First is the composition effect.
When a recession takes place in the United States, firms layoff those who are the least senior. It usually means a worker with the lowest wage so that after the layoff, average wage will increase. In the following recovery, firms will call-back the laid off workers who are paid relatively low wage. It means that, even though the economy is in a recovery phase, the average wage will fall. The impact of changes in composition of the workers is factor that could, at least partly, explains the limited response of the average wage to a labor market tightening.
Similar effect may also be at work in Japan albeit in a different context. Layoff does not take place in Japan as much as in the United States. However, fluctuation of non-regular workers who are paid lower wages would have a similar implication. Termination of employment in this category of workers would raise the average wages of the workers as a whole, while hiring them would lower the wage. It may partly explain the apparently limited response of wages in the recovery phase.
Second is the pent-up wage decline hypothesis.
It is well know that wages in the United States show a downward rigidity at times of recession because the employers tend to avoid wage cuts during the phase. However, it implies that the employers have to bear the extra labor cost that result from keeping the wage constant. In order to make up for the cost, they choose to keep the wages constant even though the labor market tightens and wages should have increased otherwise.
While it is considered to be a reasonable hypothesis to explain the situation in the United States, it does not seem to be consistent with the Japanese experience. Compared to the United States, Japanese wages seem to have been more flexible during recessions so that the fluctuation in the unemployment rate in Japan has been kept relatively limited: Quantity adjustment in the United States versus Price adjustment in Japan. Since the wages fell during the recessionary phase, there is no reason for the wages to remain flat in the expansionary phase.
In passing, it might be worth noting that, even though the wages seem flexible in recessions, it is the overtime and bonus components of the wages that are flexible: base wages of regular workers are stable even during recessions.
Reasons for the limited response specific to the Japanese experience
In addition to those factors that are discussed as the candidates for explaining the similar phenomenon witnessed in the United States, there are also specific factors that should be considered to explain the Japanese case.
First is the pressure on the firms to review the seniority-based wage structure.
Because of the aging of the work force, the present wage structure would lead to higher labor cost if left unattended. In an effort to remedy the situation, firms have been moving away from the traditional wage structure. As a result of these efforts, wage profile (a curve showing wages for each of the wage group) has been flattening since 1980s. It should exert a downward pressure om average wages.
Moreover, this kind of a review of the wage structure would be easier for the firms to undertake when the economy is expanding compared to when it is in a recession.

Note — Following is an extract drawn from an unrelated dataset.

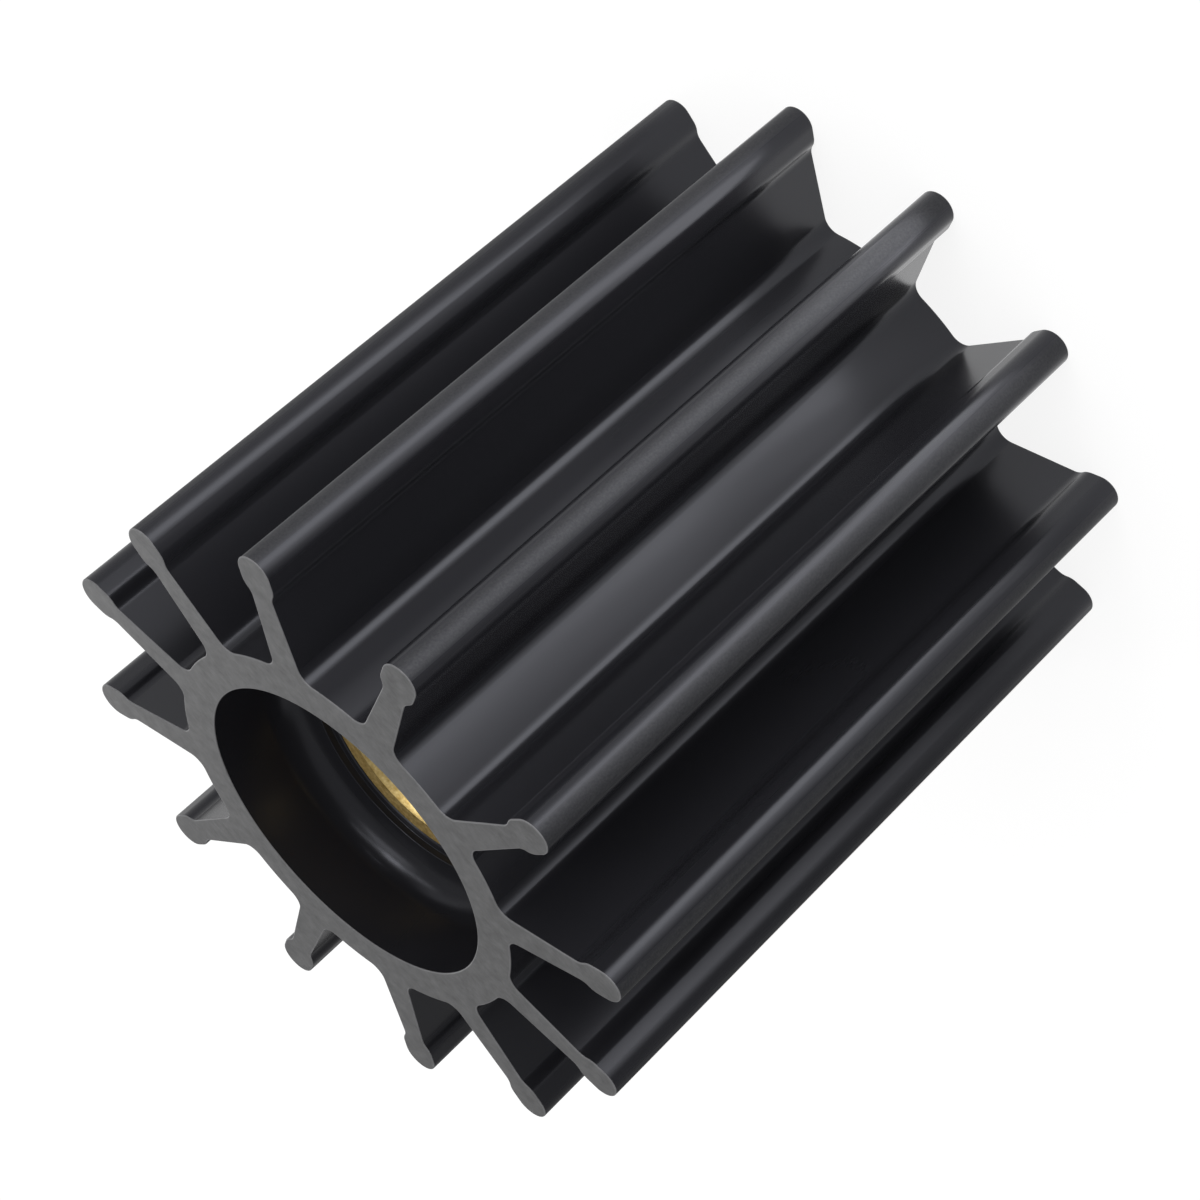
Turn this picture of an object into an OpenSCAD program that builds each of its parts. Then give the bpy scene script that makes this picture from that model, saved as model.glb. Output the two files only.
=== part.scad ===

Consequently, limited wage growth may be more apparent when the labor market is tightening.
Second is the coordination failure that may have been enhanced under a deflationary environment.
We know that if the wages started to increase in a concerted manner it would create a basis for a stronger consumption and further expansion of sales and production, which would raises profits and lead to further wage increases. This kind of a virtuous cycle would be beneficial from a macro-point of view. However, individual firms would find themselves difficult to make the first move because of the possibility that their competitors would benefit by postponing their wage increase.
It may be easier for the firms to raise wages when inflation is taking place. That is because prices and wages are continuously rising, making changes in the ‘relative wage’ hard to identify. In contrast, raising wages would be all the more difficult in a deflationary environment because almost all of the prices and wages are falling and it is easy to identify any increase in them. The market mechanism, therefore, fails to coordinate the wage increase even when the labor market is tightening.
Need for some unconventional tools
If the limited response to the labor market tightening is a result of the reviewing of the wage structure resulting from aging, it may be difficult to stop it from taking place. However, it could be moderated if the competitiveness and productivity is enhanced. That is where government’s growth strategy could make a significant contribution.
However, if the limited response to the labor market tightening is due to coordination failure, the government may be able to promote coordination by providing information about the benefit of wage increase from a macro-point of view, and to provide a platform where the government, the business, and the labor to coordinate. Such an action would, during ordinary times, be seen as an unjustifiable intervention to the industrial relation. But at a time like this, it could be seen as an effort to circumvent the coordination failure.
Spring wage round provides another devise to overcome the coordination failure because it forces the firms to raise their wages in a concerted manner: it reduces the possibility of a competitor benefitting from others’ wage increase.
In addition, if the spring wage round extends its scope to cover, not only regular workers who are the original members of the trade unions, but also non-regular workers, raising the wages of these category of workers could lift the average wage and weaken the composition effect.
At this juncture, it seems that unconventional tools may be needed to provide a final push toward exiting from deflation.